* Problem statement
Without skipping anything, write out each record below exactly.

[Recorded data]
BEGIN

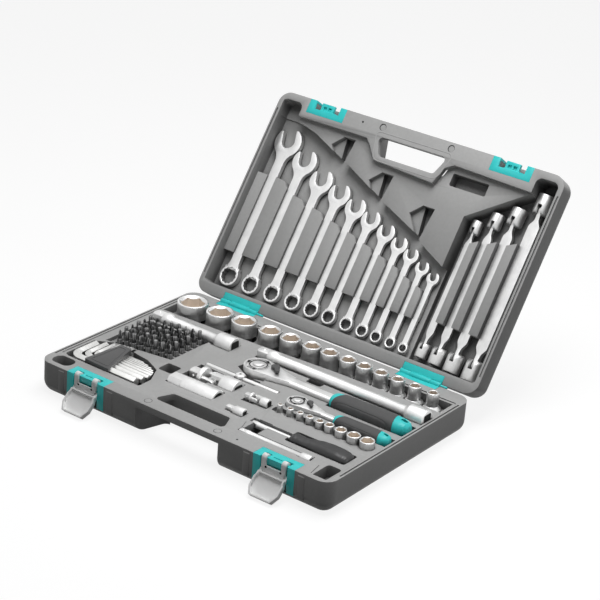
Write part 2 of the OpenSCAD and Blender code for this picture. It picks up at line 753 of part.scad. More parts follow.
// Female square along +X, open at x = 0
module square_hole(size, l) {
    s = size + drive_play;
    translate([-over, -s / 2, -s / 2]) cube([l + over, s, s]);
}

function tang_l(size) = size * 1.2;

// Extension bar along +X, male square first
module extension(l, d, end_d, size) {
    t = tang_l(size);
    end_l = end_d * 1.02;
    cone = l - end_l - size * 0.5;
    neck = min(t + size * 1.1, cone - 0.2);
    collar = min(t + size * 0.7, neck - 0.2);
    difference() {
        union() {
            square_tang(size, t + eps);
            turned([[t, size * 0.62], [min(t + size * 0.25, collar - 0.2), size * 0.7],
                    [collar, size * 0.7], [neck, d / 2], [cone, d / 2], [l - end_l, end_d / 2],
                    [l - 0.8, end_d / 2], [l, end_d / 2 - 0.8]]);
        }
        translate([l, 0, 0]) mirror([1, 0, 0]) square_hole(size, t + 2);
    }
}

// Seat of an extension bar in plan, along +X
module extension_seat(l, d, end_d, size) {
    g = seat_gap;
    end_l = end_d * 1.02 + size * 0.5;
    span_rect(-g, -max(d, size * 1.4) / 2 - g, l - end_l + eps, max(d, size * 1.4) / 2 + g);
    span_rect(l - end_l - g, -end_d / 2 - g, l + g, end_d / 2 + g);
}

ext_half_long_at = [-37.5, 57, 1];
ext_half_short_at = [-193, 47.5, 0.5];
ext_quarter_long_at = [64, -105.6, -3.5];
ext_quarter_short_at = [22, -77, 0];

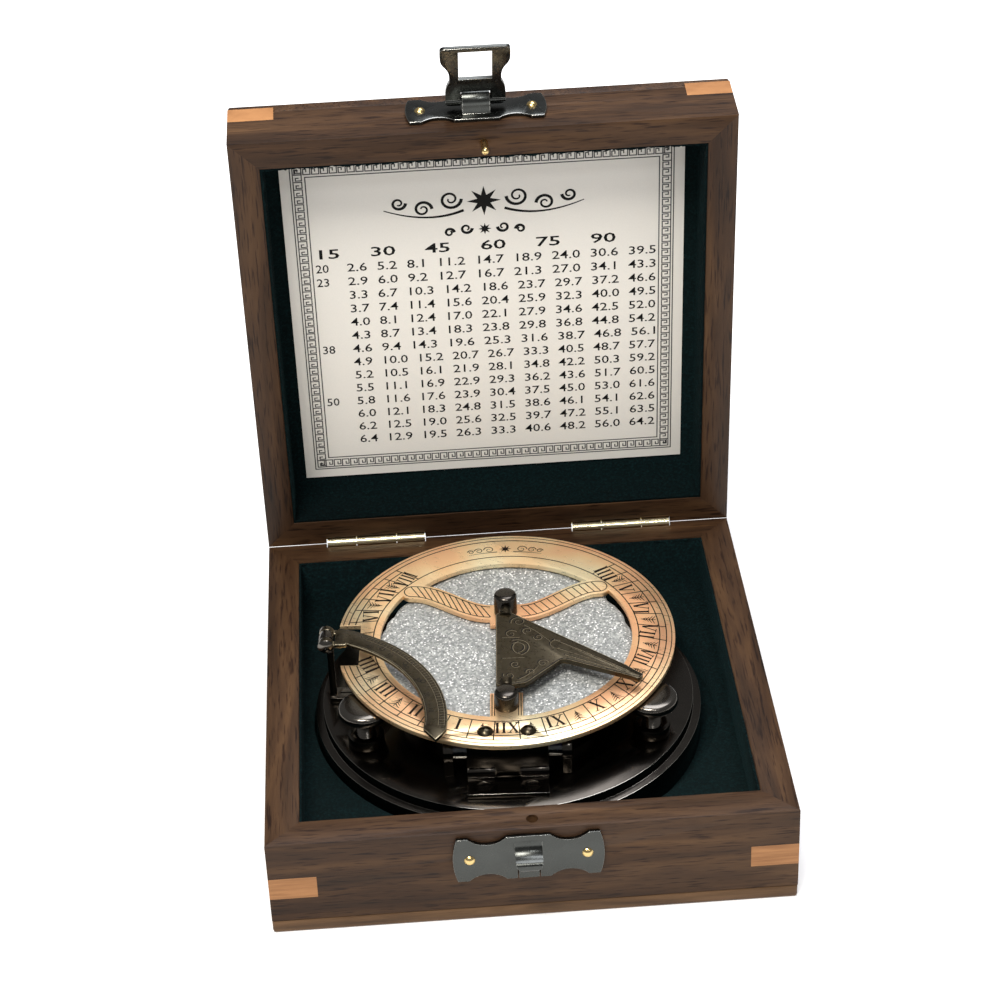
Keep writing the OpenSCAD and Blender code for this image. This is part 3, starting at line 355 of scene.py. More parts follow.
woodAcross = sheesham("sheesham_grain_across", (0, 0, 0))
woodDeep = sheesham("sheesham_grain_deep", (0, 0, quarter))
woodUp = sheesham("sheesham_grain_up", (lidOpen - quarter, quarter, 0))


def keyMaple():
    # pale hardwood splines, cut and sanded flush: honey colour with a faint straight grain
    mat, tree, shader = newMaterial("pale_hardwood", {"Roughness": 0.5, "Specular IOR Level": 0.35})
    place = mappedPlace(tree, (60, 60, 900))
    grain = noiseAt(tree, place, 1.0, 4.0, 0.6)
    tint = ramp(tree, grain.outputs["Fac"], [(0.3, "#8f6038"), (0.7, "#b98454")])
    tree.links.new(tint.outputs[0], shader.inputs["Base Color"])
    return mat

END

* Answer to the problem
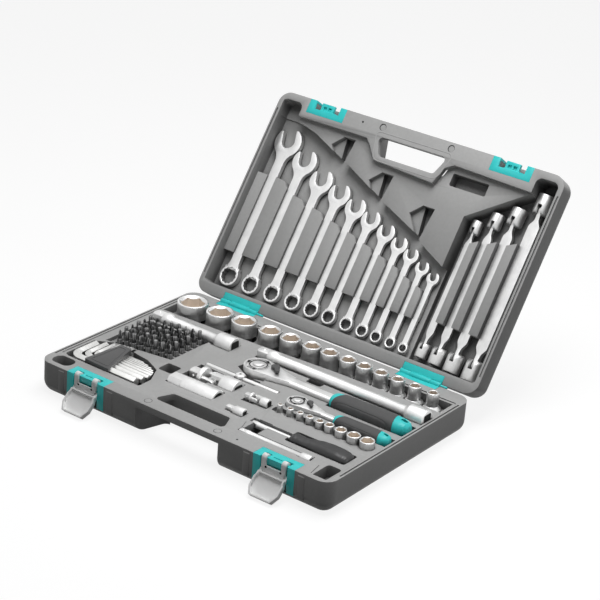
Write part 2 of the OpenSCAD and Blender code for this picture. It picks up at line 753 of part.scad. More parts follow.
// Female square along +X, open at x = 0
module square_hole(size, l) {
    s = size + drive_play;
    translate([-over, -s / 2, -s / 2]) cube([l + over, s, s]);
}

function tang_l(size) = size * 1.2;

// Extension bar along +X, male square first
module extension(l, d, end_d, size) {
    t = tang_l(size);
    end_l = end_d * 1.02;
    cone = l - end_l - size * 0.5;
    neck = min(t + size * 1.1, cone - 0.2);
    collar = min(t + size * 0.7, neck - 0.2);
    difference() {
        union() {
            square_tang(size, t + eps);
            turned([[t, size * 0.62], [min(t + size * 0.25, collar - 0.2), size * 0.7],
                    [collar, size * 0.7], [neck, d / 2], [cone, d / 2], [l - end_l, end_d / 2],
                    [l - 0.8, end_d / 2], [l, end_d / 2 - 0.8]]);
        }
        translate([l, 0, 0]) mirror([1, 0, 0]) square_hole(size, t + 2);
    }
}

// Seat of an extension bar in plan, along +X
module extension_seat(l, d, end_d, size) {
    g = seat_gap;
    end_l = end_d * 1.02 + size * 0.5;
    span_rect(-g, -max(d, size * 1.4) / 2 - g, l - end_l + eps, max(d, size * 1.4) / 2 + g);
    span_rect(l - end_l - g, -end_d / 2 - g, l + g, end_d / 2 + g);
}

ext_half_long_at = [-37.5, 57, 1];
ext_half_short_at = [-193, 47.5, 0.5];
ext_quarter_long_at = [64, -105.6, -3.5];
ext_quarter_short_at = [22, -77, 0];

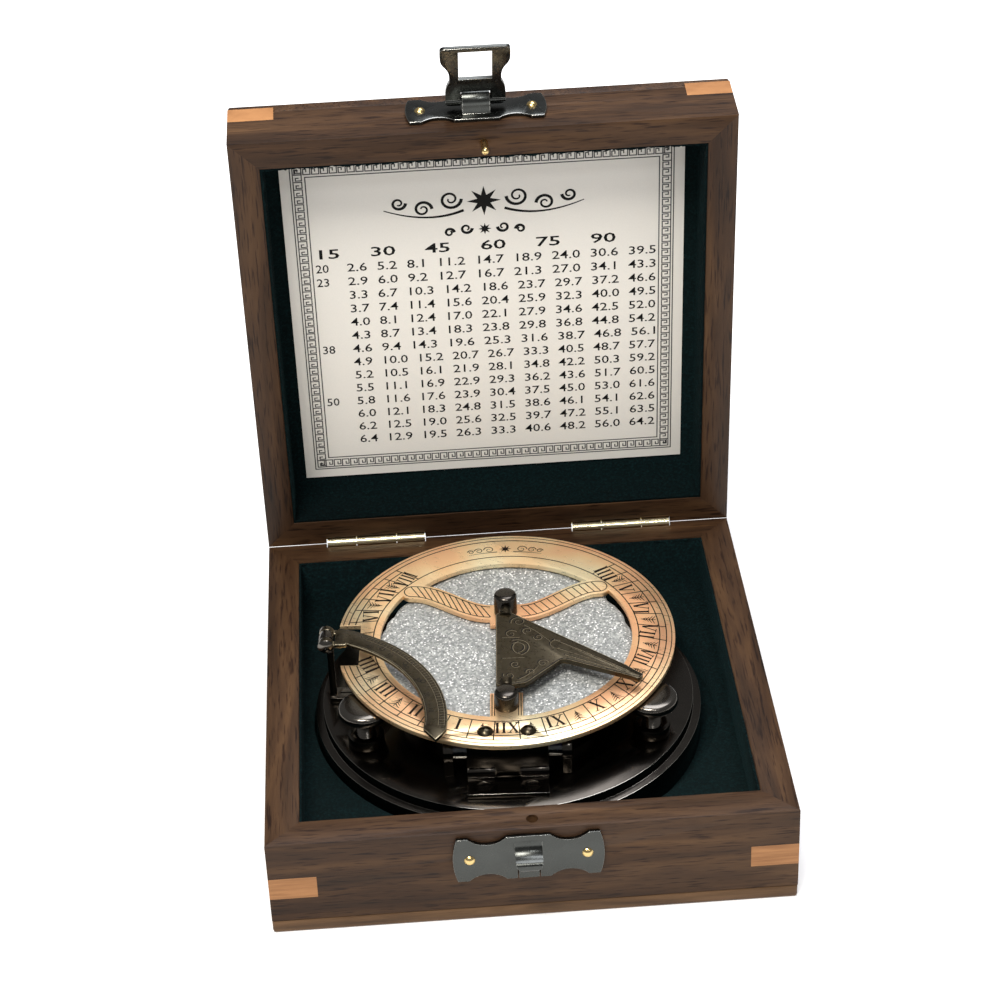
Keep writing the OpenSCAD and Blender code for this image. This is part 3, starting at line 355 of scene.py. More parts follow.
woodAcross = sheesham("sheesham_grain_across", (0, 0, 0))
woodDeep = sheesham("sheesham_grain_deep", (0, 0, quarter))
woodUp = sheesham("sheesham_grain_up", (lidOpen - quarter, quarter, 0))


def keyMaple():
    # pale hardwood splines, cut and sanded flush: honey colour with a faint straight grain
    mat, tree, shader = newMaterial("pale_hardwood", {"Roughness": 0.5, "Specular IOR Level": 0.35})
    place = mappedPlace(tree, (60, 60, 900))
    grain = noiseAt(tree, place, 1.0, 4.0, 0.6)
    tint = ramp(tree, grain.outputs["Fac"], [(0.3, "#8f6038"), (0.7, "#b98454")])
    tree.links.new(tint.outputs[0], shader.inputs["Base Color"])
    return mat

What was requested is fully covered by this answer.